Be careful, if you want to correct some music artists from a specific genre, try to watch best specialised twitter accounts !
python setup.py install
Create a conf file as this one :
[twitter]
CONSUMER_KEY = gFlXceJo9HKBeZjXOjgw
CONSUMER_SECRET = QpCq1uQLsBC3FvreKMqzkfKUllf0R22LM6oCP50
ACCESS_TOKEN = 195869-eTemy6p0ljmq2cWL6kGTXTR1BT7BpJqX9uNwzftpo
ACCESS_TOKEN_SECRET = kfAcMwqrJ9sEUjwy1vf0ItL7Nf673DBEnTCLvaM
[namespace:fr]
files = /var/www/twitter_spelling/
accounts = Caradisiac, gizmodofr, Rue89, futurasciences, purecharts, jeuxvideo, LeNouvelObs, sports_direct, 20minutes, SportF24, Slatefr, PremiereFR, LaRedouteFR, liberation_info, purepeople, Maxisciences, aufeminin_com, ZDNet, AutoPlus, lequipe, lemondefr, Telerama, Clubic, GEOfr, lesinrocks, France24_fr, LesEchos, doctissimo, ELLEfrance, Boursier_com, francefootball
[namespace:en]
files = /var/www/twitter_spelling/
accounts = Slate, gizmodo
twitter_spelling fetch -n [namespace] -c [settings_file_location]

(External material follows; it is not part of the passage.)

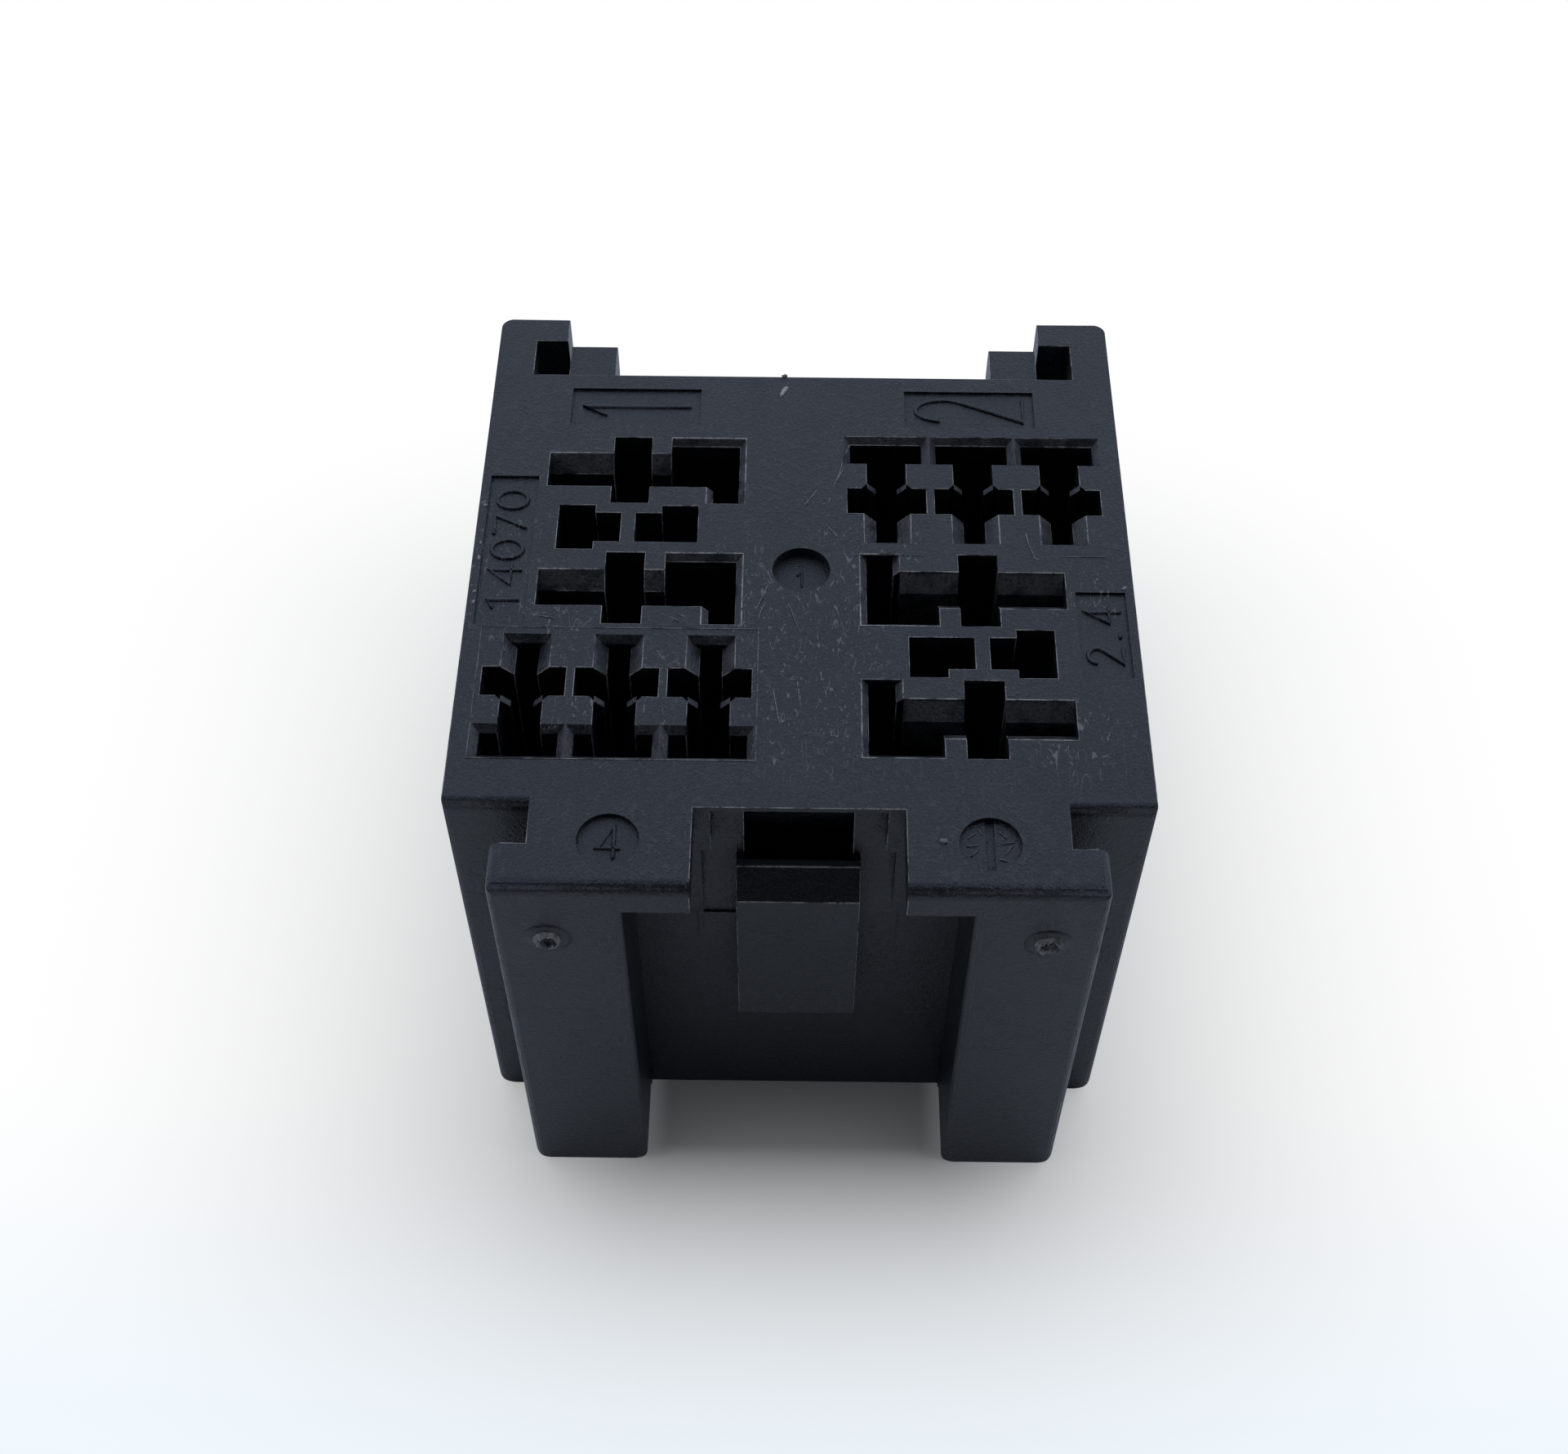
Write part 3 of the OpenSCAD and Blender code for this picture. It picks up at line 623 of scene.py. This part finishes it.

The tweets will be loggued into the file [files]/tweets_[namespace].txt
Some parts of code from http://norvig.com/spell-correct.html
from twitter_spelling import Correct
c = Correct(settings_file_location)
c.correct('my expression')
If in your namespace, your are following some sport and news account :
>> c.correct('franck riberi')
franck ribery
>> c.correct('steve job')
steve jobs
>> c.correct('news york')
new york
>> c.correct('comunity')
community